BEGIN Data lines

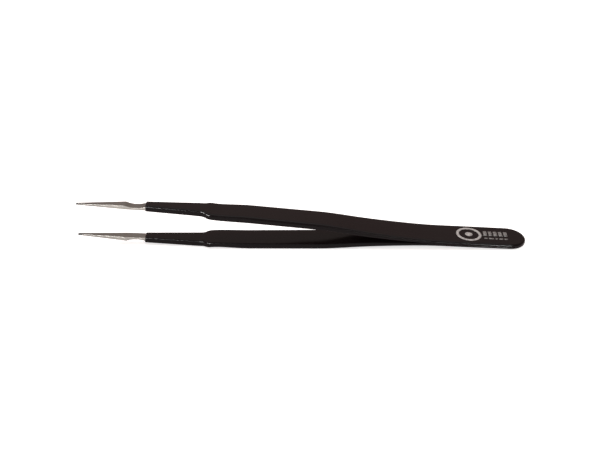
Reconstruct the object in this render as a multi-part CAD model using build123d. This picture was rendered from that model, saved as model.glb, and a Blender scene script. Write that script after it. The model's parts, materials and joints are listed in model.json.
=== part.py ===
from build123d import *
from math import atan, degrees
import os

# Precision tweezers: two stainless steel blades, spot welded together at a rounded handle, dipped
# in a black epoxy coat that stops short of the bare pointed tips.
# All sizes are in millimetres. A "way" is a distance from the tips towards the handle's end.
# A blade is drawn above the mid-plane between the two, and the other blade is its mirror image.

# Lengths, from the tips to the handle's end
overall_length = 120.0
tip_length = 13.0          # bare pointed tip, up to the step where it was ground thinner
neck_length = 5.4          # bare thinned neck behind the tip
narrow_length = 14.8       # slender coated stretch
shoulder_length = 2.4      # where the blade widens to the grip
shoulder_bend_lead = 0.6   # the broad faces start to bend this far in front of the widening
grip_rise_length = 10.4    # gently bowed start of the grip
grip_flat_length = 18.0    # straight stretch that fingers hold, and that the tool lies on
joined_length = 22.5       # coated faces closed together, up to the handle's end
flexure_lead = 7.5         # the blades flex this far in front of the joined faces
weld_lead = 5.0            # steel faces touch this far behind the start of the joined faces

# Steel blade: gap between the two inner faces
tip_gap = 8.94
shoulder_gap = 7.94
grip_front_gap = 7.44
grip_flat_gap = 6.60
grip_back_gap = 4.78
spring_front_gap = 2.58
spring_back_gap = 1.04

# Steel blade: thickness
tip_point_thickness = 0.34
tip_root_thickness = 1.06
neck_thickness = 0.54
narrow_thickness = 1.32
shoulder_thickness = 1.22
grip_thickness = 1.25
spring_front_thickness = 1.04
spring_back_thickness = 0.67
tail_front_thickness = 0.62
tail_end_thickness = 0.48

# Steel blade: width
tip_point_width = 0.56
tip_root_width = 2.60
narrow_front_width = 2.56
narrow_back_width = 4.56
grip_front_width = 6.70
grip_back_width = 7.52
spring_back_width = 8.50
handle_width = 9.10

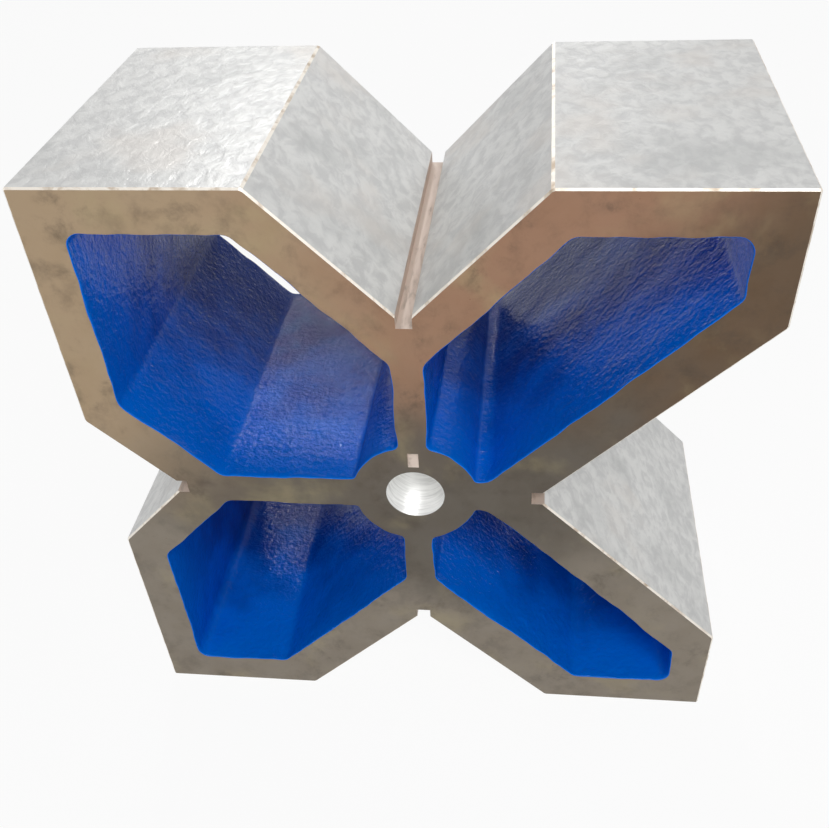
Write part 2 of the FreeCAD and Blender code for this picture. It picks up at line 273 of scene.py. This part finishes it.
@dataclass(frozen=True)
class PlanedFace:
    """Planed iron under a film of old oil and rust: tan, brown, olive and grey by turns, with painted shade
    in umber on the right.
    """

    name: str = "planed_face"
    tan: Colour = tone("B29A7C")
    brown: Colour = tone("A07A60")
    shade_umber: Colour = tone("5E4A34")
    hub_grey: Colour = tone("5E574D")
    taupe: Colour = tone("8C8274")
    stain: Colour = tone("4A3E31")
    pale: Colour = tone("B9AB80")
    rust: Colour = tone("74402A")
    grime: Colour = tone("3A3128")
    metallic: float = 0.2
    roughness: tuple[float, float] = (0.45, 0.68)
    hub_height: float = 150 * MM
    wander: float = 22 * MM

    def ground(self, graph: Graph) -> Socket:
        """The broad drift of colour: tan at the upper left, painted shade in umber to the right, grey at the
        hub.

        Args:
            graph: The material's nodes.

        Returns:
            The colour.
        """
        x, _, z = graph.axes()
        drift = graph.spread(graph.clouds(60 * MM, 3), -self.wander, self.wander)
        x, z = graph.math("ADD", x, drift), graph.math("ADD", z, drift)
        upper = graph.mix(graph.span(x, -110 * MM, 40 * MM), self.tan, self.brown)
        # Painted shade: umber darkens the right and lower right of the upper arms.
        shade_line = graph.math("SUBTRACT", x, graph.math("MULTIPLY", z, 0.9))
        upper = graph.mix(graph.span(shade_line, -185 * MM, -105 * MM, 0, 0.95), upper, self.shade_umber)
        colour = graph.mix(graph.span(z, 120 * MM, 175 * MM), self.taupe, upper)
        along = graph.math("MULTIPLY", x, 0.5)
        above = graph.math("SUBTRACT", z, self.hub_height)
        reach = graph.math("SQRT", graph.math("ADD", graph.math("MULTIPLY", along, along),
                                              graph.math("MULTIPLY", above, above)))
        return graph.mix(graph.span(reach, 90 * MM, 30 * MM, 0, 0.92), colour, self.hub_grey)

    def dress(self) -> bpy.types.Material:
        """Builds the material.

        Returns:
            The finished material.
        """
        graph = Graph(self.name)
        colour = self.ground(graph)
        pale = graph.span(graph.clouds(40 * MM, 5, 0.3), 0.5, 0.75, 0, 0.35)
        colour = graph.mix(pale, colour, self.pale)
        stain = graph.span(graph.clouds(24 * MM, 8, 0.25, 0.7), 0.54, 0.72, 0, 0.5)
        colour = graph.mix(stain, colour, self.stain)
        rust = graph.span(graph.clouds(3.2 * MM, 3), 0.70, 0.78, 0, 0.6)
        colour = graph.mix(rust, colour, self.rust)
        smear = graph.clouds(12 * MM, 7, 0.2, 0.65)
        colour = graph.mix(graph.span(smear, 0.45, 0.75, 0, 0.3), colour, self.grime)
        graph.set("Base Color", colour)
        graph.set("Metallic", self.metallic)
        graph.set("Roughness", graph.spread(graph.clouds(14 * MM, 6), *self.roughness))
        lines = graph.clouds(1.1 * MM, 3, 0, 0.6, graph.stretch((0.08, 1, 1)))
        relief = graph.bump(lines, 0.04 * MM, 0.25)
        graph.set("Normal", graph.bump(graph.clouds(2.2 * MM, 5), 0.10 * MM, 0.4, relief))
        return graph.material


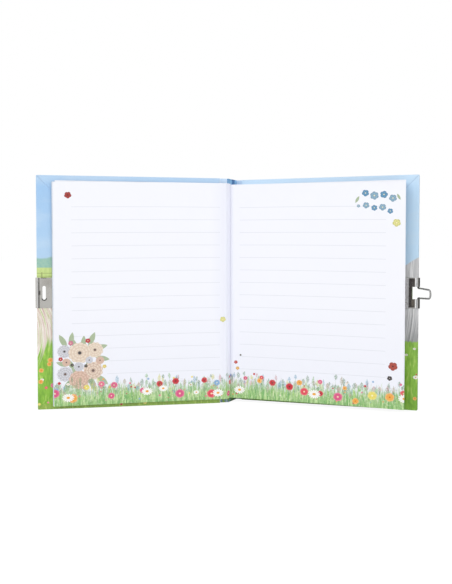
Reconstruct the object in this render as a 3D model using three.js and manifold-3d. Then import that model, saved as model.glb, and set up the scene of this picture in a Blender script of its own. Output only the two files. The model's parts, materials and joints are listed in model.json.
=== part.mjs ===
// A lockable hardcover diary. It stands on its tail edges, open in a V near its front.
// Millimetres, +Z up. +X runs to the back cover's side, and the reader stands on the -Y side.
// Inside the book's own group, +x runs from the spine to the fore-edge of the text block,
// and depth through the text block is counted from the back cover towards the reader, along -y.
import * as THREE from "three";
import { mergeVertices } from "three/addons/utils/BufferGeometryUtils.js";
import Module from "manifold-3d";

const wasm = await Module();
wasm.setup();

// The case: two covers, two grooves and a spine
const coverHeight = 185;
const coverWidth = 148; // from the groove to the fore-edge
const boardThickness = 1.6;
const paperThickness = 0.25; // the printed cover paper, and the pastedown
const glueGap = 0.05; // between glued layers
const grooveWidth = 5.8; // between a cover's hinge line and the spine's
const grooveLining = 0.2; // gauze and endpaper, pressed into the groove
const hingeGap = 0.55; // from a hinge line to the stiff pieces beside it
const foreTurnIn = 16; // cover paper folded over at the fore-edge
const endTurnIn = 12; // and at head and tail
const mitreWidth = 0.3; // open seam where two turn-ins meet
const coverCornerRadius = 0.8;
const spineCardThickness = 0.8;
const spinePaperThickness = 0.2;
const spineTurnInThickness = 0.15;

// The text block
const pageGap = 16; // between the covers of the shut book
const pageSquare = 3.5; // how far the covers stand past the pages at head and tail
const pageInset = 7.7; // from the fore-edge of the covers to that of the upper pages
const leftPageInset = 6.2; // the same for the leaves that lie on the front cover
const foreEdgeSlant = 2.5; // how much further in the lowest pages end
const foldInset = 3.95; // from the cover's hinge line back to the folds of the sections
const layClearance = 0.3; // between pieces that lie on each other and part
const sectionCount = 6;
const flyleafThickness = 0.2;
const leafThickness = 0.3;
const threadRadius = 0.1;
const threadCount = 5;
const threadMargin = 16; // from the head or the tail of the pages to the outer threads
const gauzeThickness = 0.1;
const liningThickness = 0.1;
const gauzeMargin = 14; // from the head or the tail of the pages to the gauze

// The leaves that lie on the front cover
const leftStackThickness = 1.5;
const leftFlyleafGap = 0.1;
const leftFoldLength = 7; // from the sewing to where the leaves bend over the cover's edge

// The leaf that turns
const leafHingeReach = 9; // from the cover's hinge line to where the leaf flexes
const leafStubGap = 0.9;
const leafStartGap = 0.3;

// The clasp: a clip on each cover and a wire bail
const clipHeight = 24;
const clipWidth = 13.5; // how far its plates reach in from the fore-edge
const clipSheet = 0.45;
const clipProud = 0.1; // the plates stand this far above the cover paper
const barrelRadius = 1.45;
const barrelReach = 1.15; // how far the rolled barrel stands past the fore-edge
const crimpDepth = 0.25;
const crimpWidth = 1.1;
const clipClearance = 0.1;
const slotWidth = 2.6;
const slotHeight = 11;
const slotInset = 5.6; // from the fore-edge to the middle of the slot
const windowHeight = 9.7;
const windowInset = 4.8; // how far the bail's window reaches in from the fore-edge
const wireRadius = 0.7;
const bailWidth = 7.8; // between the middles of the two arms, at the barrel
const bailTaper = 0.6; // how much nearer to the middle each arm is at the nose
const bailReach = 24.8; // from the pivot to the nose
const bailFootInset = 0.75; // from the end of a foot to the end of its barrel
const elbowRadius = 1.2;
const noseRadius = 3.4;

// The pose in which the book stands, in degrees
const backCoverAngle = 21.6; // the back cover swings this far towards the reader
const openAngle = 145.7; // between the back cover and the front cover
const leftFoldAngle = 104; // how steeply the leaves rise out of the gutter
const bailAngle = 58.8; // from straight out of the cover towards the reader

// Counts of facets, and one overrun for every cut
const roundSteps = 8;
const cornerSteps = 3;
const wireSides = 10;
const overrun = 1;

// Sizes that follow from those above
const coverThickness = boardThickness + 2 * (paperThickness + glueGap);
const pageEdge = coverWidth - pageInset;
const leftPageEdge = coverWidth - leftPageInset;
const hingeDepth = (paperThickness + glueGap + grooveLining) / 2;
const pageHeight = coverHeight - 2 * pageSquare;
const pageFoot = pageSquare;
const pageHead = pageFoot + pageHeight;
const leftDepth = pageGap - layClearance - leftStackThickness / 2;
const leafDepth = leftDepth - leftStackThickness / 2 - layClearance - leafThickness / 2;
const sectionTop = leafDepth - leafThickness / 2 - layClearance;
const sectionFoot = layClearance + flyleafThickness + glueGap;
const sectionPitch = (sectionTop - sectionFoot + glueGap) / sectionCount;
const foldRadius = leftStackThickness / 2;
const frontHingeDepth = pageGap + coverThickness - hingeDepth;
const backHingeDepth = hingeDepth - coverThickness;
const clipMiddle = coverHeight / 2;
const plateOuter = coverThickness / 2 + clipProud;
const plateInner = plateOuter - clipSheet;
const barrelMiddle = coverWidth + barrelReach - barrelRadius;
const bailFoot = (clipHeight - bailWidth) / 2 - bailFootInset;

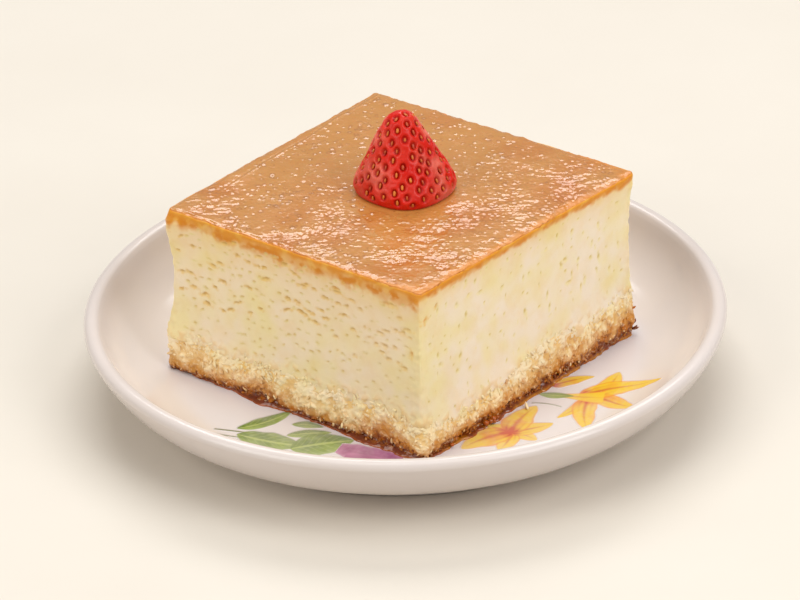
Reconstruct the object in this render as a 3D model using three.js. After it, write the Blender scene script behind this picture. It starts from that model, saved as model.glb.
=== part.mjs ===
// Caramel cheesecake: a square slab of baked custard on a shredded-coconut base, with a
// caramel skin, a strawberry on top, standing in its own caramel on a dessert plate.
// Millimetres, +Z up. Origin: on the plate's axis, at the level of its foot.
import * as THREE from "three";

// ---- driving dimensions -------------------------------------------------------------

const GAP = 0.3; // kept between pieces that touch

// Plate, turned about Z.
const PLATE = {
  rimRadius: 79, // widest, at rimHeight
  rimHeight: 19,
  lipTop: 21,
  lipInnerRadius: 75,
  lipInnerHeight: 20,
  lipShares: [[0.1, 0.65], [0.35, 0.95], [0.6, 1]], // of its width and rise, from the rim inward
  wellRadius: 57, // flat part of the well
  wellHeight: 7,
  underHeight: 3.6, // underside, inside the foot
  footInnerRadius: 53.5,
  footOuterRadius: 58.6,
  footRounding: 0.55,
  wallOutsideRadii: [61, 66, 70, 73.5, 76.2, 78], // places of the profile's points
  wallInsideRadii: [73.2, 70.5, 67, 62.5],
  segments: 72,
};

// Slab: four corners at its base and at its top, anticlockwise from the one at -X -Y.
// It was cut by hand, so no two sides are quite equal.
const SLAB = {
  baseHeight: PLATE.wellHeight + GAP,
  topHeight: 51.5,
  baseCorners: [[-41.8, -41.2], [37.5, -39.3], [39.8, 40.3], [-41.6, 39.9]],
  topCorners: [[-39.9, -40.4], [37.3, -38.6], [39.3, 41.6], [-40.8, 39.3]],
  cornerRadius: 1.3,
  sideBow: 0.9, // how far the custard's sides sink in, halfway up
};

// Layers, from the plate up. A list of lists holds a size at even steps along each side.
const CREEP = [ // how far the caramel has run out past the slab
  [0.1, 0.2, 0.9, 2.0, 1.1, 1.2, 1.7, 1.8, 0.9],
  [0.9, 1.7, 2.2, 1.4, 1.8, 1.6, 0.8, 0.6, 0.7],
  [0.7, 0.6, 0.9, 1.2, 0.8, 0.9, 1.1, 0.7, 0.5],
  [0.5, 0.8, 1.0, 0.7, 0.6, 0.8, 0.5, 0.3, 0.1],
];
const CARAMEL = {
  thickness: 1.7,
  undercut: 0.4, // its edge is rounded: widest at widestAt, drawn in below and above that
  widestAt: 0.5,
  topInset: 0.9,
  waveHeight: 0.15, // unevenness of its edge
  waveTurn: 1.13,
  scatter: 0.15,
};
const SEAM = [ // custard's underside above the slab's base
  [10.2, 10.4, 8.7, 9.5, 10.0, 9.2, 10.1, 10.1, 8.9],
  [8.9, 6.2, 8.2, 6.8, 10.0, 11.5, 9.8, 10.9, 11.3],
  [11.3, 10.2, 9.6, 10.6, 9.9, 9.2, 10.1, 10.8, 10.5],
  [10.5, 9.8, 10.6, 9.4, 9.9, 10.8, 9.7, 10.3, 10.2],
];
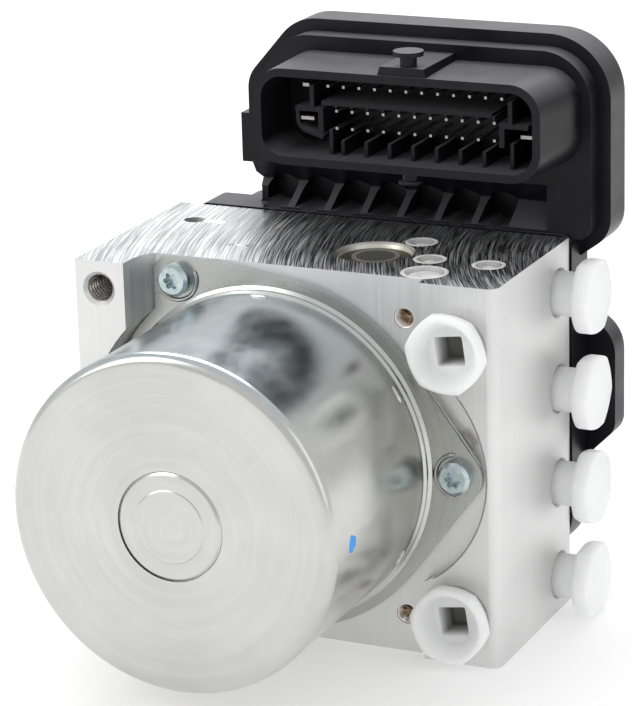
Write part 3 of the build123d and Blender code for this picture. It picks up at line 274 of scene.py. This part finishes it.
def black_moulding():
    """Glass filled black plastic: fine grain, soft sheen and a faint flow pattern; faces that look
    upward are painted lighter, a painted highlight.
    """
    r = Recipe("black_moulding", (0.010, 0.010, 0.011), 0.42)
    grain = r.noise(r.mapped(), 2600.0, 3.0)
    flow = r.noise(r.mapped(scale=(1, 1, 1.6)), 90.0, 4.0, 0.6)
    normal = r.facing()
    # Painted highlight: faces that look upward are painted a lighter grey.
    up = r.spread(normal["Z"], 0.3, 0.95, smooth=True)
    base = r.blend(r.spread(flow, 0.3, 0.7), (0.0050, 0.0047, 0.0062), (0.0100, 0.0093, 0.0118))
    r.colour(r.blend(r.times(up, 0.7), base, (0.150, 0.146, 0.156)))
    r.rough(r.spread(flow, 0.3, 0.7, 0.27, 0.38))
    r.skin.inputs["Specular IOR Level"].default_value = 0.20
    r.bump(r.plus(grain, r.times(flow, 0.4)), 0.20, 0.0001)
    return r.material


def white_moulding():
    """White polyethylene: smooth, waxy and slightly translucent, with painted shade, a dark colour,
    where its point attribute asks for it: deep in a drive's socket.
    """
    r = Recipe("white_moulding", (0.86, 0.87, 0.87), 0.38)
    soft = r.noise(r.mapped(), 130.0, 3.0)
    wax = r.blend(r.spread(soft, 0.3, 0.7), (0.87, 0.875, 0.88), (0.92, 0.92, 0.92))
    # Painted shade: the dark colour goes where the point attribute is high, deep in a drive's
    # socket.
    painted_shade = r.add("ShaderNodeAttribute", attribute_name="painted_shade").outputs["Fac"]
    r.colour(r.blend(painted_shade, wax, (0.15, 0.15, 0.12)))
    r.rough(r.spread(soft, 0.3, 0.7, 0.34, 0.48))
    r.skin.inputs["Subsurface Weight"].default_value = 0.8
    r.skin.inputs["Subsurface Radius"].default_value = (1.0, 1.0, 0.97)
    r.skin.inputs["Subsurface Scale"].default_value = 0.010
    r.bump(soft, 0.08, 0.0003)
    return r.material


def cut_thread():
    """Bright cut thread, with painted light: the crests, nearest the hole's axis, are painted
    lighter and the roots darker, a painted shade.
    """
    r = Recipe("cut_thread", (0.5, 0.48, 0.46), 0.22, 1.0)
    radius, _, _ = r.round_axis(BRACKET_X, BRACKET_Z)
    grain = r.noise(r.mapped(), 900.0, 2.0)
    # Painted shade in the thread's roots and painted highlight on its crests, by the distance from
    # the hole's axis.
    root = r.spread(radius, 3.05 * MM, 3.36 * MM)
    r.colour(r.blend(root, (0.85, 0.83, 0.81), (0.33, 0.30, 0.28)))
    r.rough(r.spread(grain, 0.3, 0.7, 0.18, 0.30))
    return r.material


def bowl_with_painted_light():
    """Bright cone left by a drill, with painted shade in brown on one side and the bright colour as
    a painted highlight.
    """
    r = Recipe("bowl_with_painted_light", (0.8, 0.76, 0.72), 0.2, 1.0)
    painted_bowl_shade = r.add("ShaderNodeAttribute", attribute_name="painted_shade").outputs["Fac"]
    cloud = r.noise(r.mapped(), 900.0, 2.0)
    brown = r.blend(r.spread(cloud, 0.35, 0.65), (0.13, 0.085, 0.05), (0.34, 0.25, 0.17))
    # Painted light: brown painted shade where the point attribute is high, the bright colour a
    # painted highlight elsewhere.
    r.colour(r.blend(painted_bowl_shade, (0.88, 0.83, 0.80), brown))
    r.rough(r.spread(cloud, 0.3, 0.7, 0.14, 0.26))
    return r.material


def blue_paint():
    """Dab of blue marking paint."""
    r = Recipe("blue_paint", (0.01, 0.28, 0.80), 0.35)
    cloud = r.spread(r.noise(r.mapped(), 1500.0), 0.35, 0.65)
    r.colour(r.blend(cloud, (0.0, 0.20, 0.70), (0.02, 0.36, 0.95)))
    return r.material


def stepped_cap():
    """Damper's cap: bronze grey, with painted shade in its valley and painted highlights on its
    edges, by the distance from its axis."""
    r = Recipe("dark_alloy", (0.45, 0.43, 0.38), 0.42, 0.85)
    place = r.split(r.coords)
    low, high = (Vector(c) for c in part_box("damper_cap"))
    from_axis = r.distance(r.minus(place["X"], (low.x + high.x) / 2),
                           r.minus(place["Y"], (low.y + high.y) / 2))
    # Painted light by the distance from the axis: highlights on the edges, shade in the valley.
    disc_edge = r.spread(from_axis, 4.5 * MM, 4.8 * MM)
    painted_valley_shade = r.spread(from_axis, 5.6 * MM, 5.8 * MM)
    rim = r.spread(from_axis, 8.3 * MM, 8.6 * MM)
    tone = r.blend(disc_edge, (0.36, 0.36, 0.31), (0.80, 0.79, 0.74))
    tone = r.blend(painted_valley_shade, tone, (0.22, 0.20, 0.15))
    r.colour(r.blend(rim, tone, (0.62, 0.60, 0.53)))
    r.bump(r.noise(r.mapped(), 800.0, 2.0), 0.12, 0.00006)
    return r.material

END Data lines

## Your instructions
Write down again the exact lines running from the beginning of the data to the line containing "# A blade is", with both ends included.

## Task answer
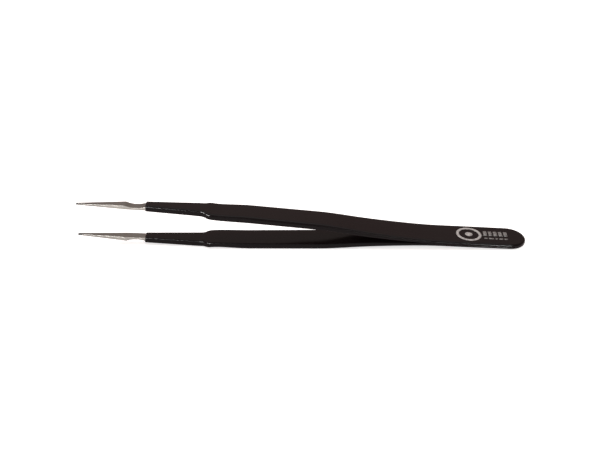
Reconstruct the object in this render as a multi-part CAD model using build123d. This picture was rendered from that model, saved as model.glb, and a Blender scene script. Write that script after it. The model's parts, materials and joints are listed in model.json.
=== part.py ===
from build123d import *
from math import atan, degrees
import os

# Precision tweezers: two stainless steel blades, spot welded together at a rounded handle, dipped
# in a black epoxy coat that stops short of the bare pointed tips.
# All sizes are in millimetres. A "way" is a distance from the tips towards the handle's end.
# A blade is drawn above the mid-plane between the two, and the other blade is its mirror image.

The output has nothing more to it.